Le billet jusqu’à Orléans que je voulais acheter n’était en vente que sur internet. Et pour cause, c’était une promo à 15 euros, qu’on ne peut pas acheter au guichet de la gare. En revanche, il était possible d’imprimer le billet si je donnais à l’employée de la SNCF la référence de la transaction. N’ayant pas internet sous la main, je me suis débrouillé pour trouver internet… à distance ! En l’occurrence, un appel à mon paternel, qui était heureusement chez lui ce matin là, m’a permis de régler l’affaire.
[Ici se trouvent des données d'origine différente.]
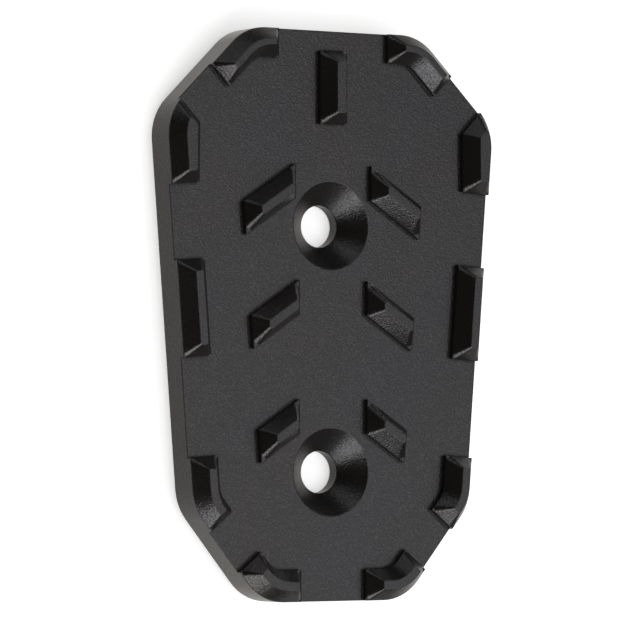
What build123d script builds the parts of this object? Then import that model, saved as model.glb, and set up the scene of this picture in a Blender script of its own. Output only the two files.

En comparant le prix de 60 euros pour l’hôtel au Mans le 21 juin dernier, augmenté du même tarif pour le TGV vers Paris le lendemain matin, on voit que le coût total de la formule hôtel + train ne varie finalement pas beaucoup, seule la répartition des dépenses a été modifiée !

A partir du terminus du tram à l’est d’Orléans, en quatre voitures, dont trois étaient conduites par des femmes à qui j’ai pu parler à un stop ou à un feu rouge, je fus rendu via Pithiviers directement à mon véhicule à 19 heures devant le hangar ULM à Egry. Compte tenu des pauses dodo indispensables sur la route (325 km pour redescendre chercher mon aile, récupérée à minuit, et 389 km pour remonter dans l’Essonne), je suis rentré au logis le lundi matin bien après le lever du soleil… Une journée de congé n’a pas été de trop pour laisser reposer le corps et les souvenirs qui se bousculaient !

Mon vol a duré 5h34 et j’ai parcouru 229 km sur la campagne. La trace du vol est disponible à l’adresse : https://delta.ffvl.fr/cfd/liste/vol/20271016.


Merci à Michel de m’avoir remorqué malgré son retour nocturne chez lui. Sans lui, cette belle aventure aérienne n’aurait pas été possible. Ce fut une journée extraordinaire !

Frédéric
       
Porte Saint Jean à La Souterraine.      

Un joli coin tranquille dans la Sologne pour une pause dodo.